Make an exact copy of all the data.
..............................
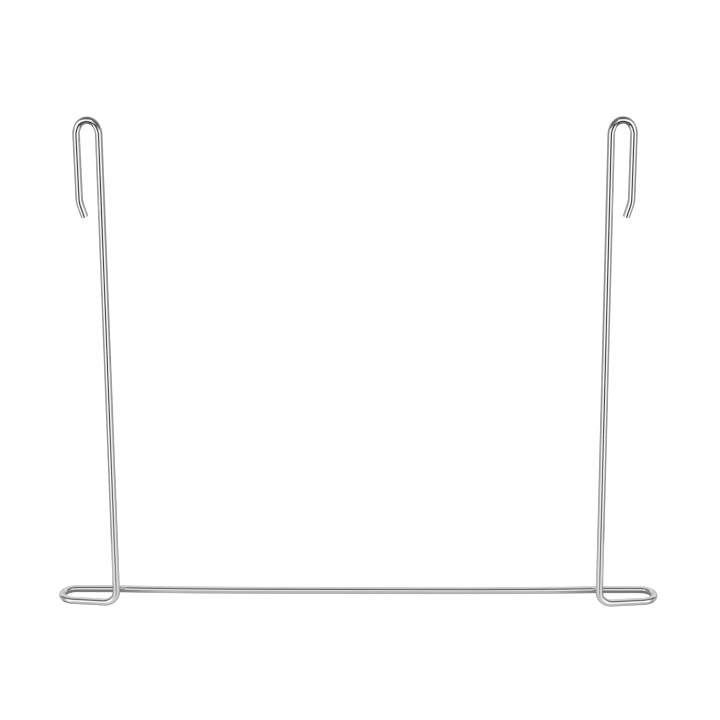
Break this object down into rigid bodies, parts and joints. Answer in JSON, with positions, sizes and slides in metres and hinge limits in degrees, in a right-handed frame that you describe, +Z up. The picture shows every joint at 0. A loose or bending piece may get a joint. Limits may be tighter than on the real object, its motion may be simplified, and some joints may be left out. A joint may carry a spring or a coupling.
{
  "type": "hook-on wire rack",
  "caption": "Bent-wire rack that hangs by a hook at the top of each leg, with a folded loop at each foot and a cross-bar behind the legs.",
  "frame": {"origin": "midway between the two hooks, level with the saddles that they hang by, in the plane of the legs", "axes": "+X along the cross-bar, +Y from the legs back to the cross-bar, +Z up when the rack hangs"},
  "size_m": [0.321, 0.0207, 0.2756],
  "materials": {
    "steel_wire": "bright drawn wire, polished or plated, with fine draw lines along it"
  },
  "bodies": {
    "root": {"left_hook": "steel_wire", "left_leg": "steel_wire", "left_end_loop": "steel_wire", "cross_bar": "steel_wire", "right_end_loop": "steel_wire", "right_leg": "steel_wire", "right_hook": "steel_wire"}
  },
  "joints": []
}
..............................
> **The reply**
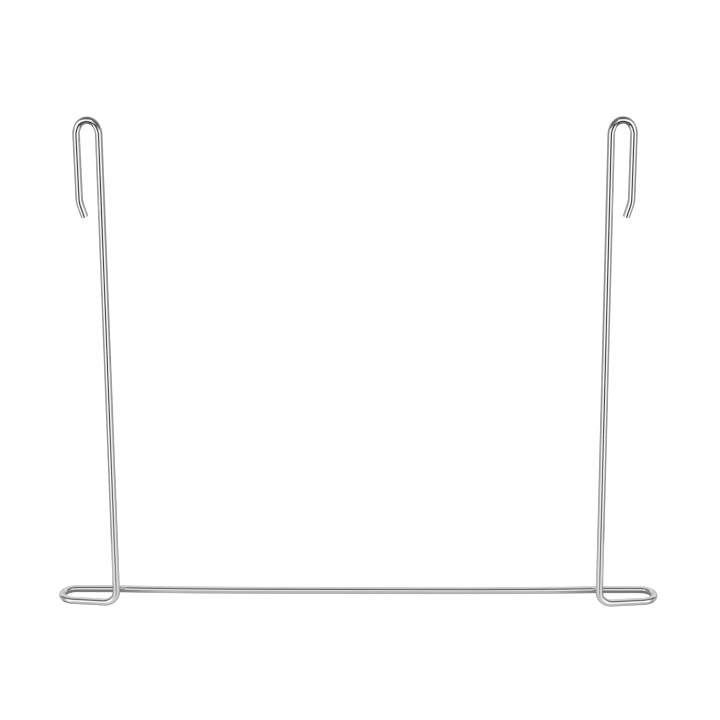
Break this object down into rigid bodies, parts and joints. Answer in JSON, with positions, sizes and slides in metres and hinge limits in degrees, in a right-handed frame that you describe, +Z up. The picture shows every joint at 0. A loose or bending piece may get a joint. Limits may be tighter than on the real object, its motion may be simplified, and some joints may be left out. A joint may carry a spring or a coupling.
{
  "type": "hook-on wire rack",
  "caption": "Bent-wire rack that hangs by a hook at the top of each leg, with a folded loop at each foot and a cross-bar behind the legs.",
  "frame": {"origin": "midway between the two hooks, level with the saddles that they hang by, in the plane of the legs", "axes": "+X along the cross-bar, +Y from the legs back to the cross-bar, +Z up when the rack hangs"},
  "size_m": [0.321, 0.0207, 0.2756],
  "materials": {
    "steel_wire": "bright drawn wire, polished or plated, with fine draw lines along it"
  },
  "bodies": {
    "root": {"left_hook": "steel_wire", "left_leg": "steel_wire", "left_end_loop": "steel_wire", "cross_bar": "steel_wire", "right_end_loop": "steel_wire", "right_leg": "steel_wire", "right_hook": "steel_wire"}
  },
  "joints": []
}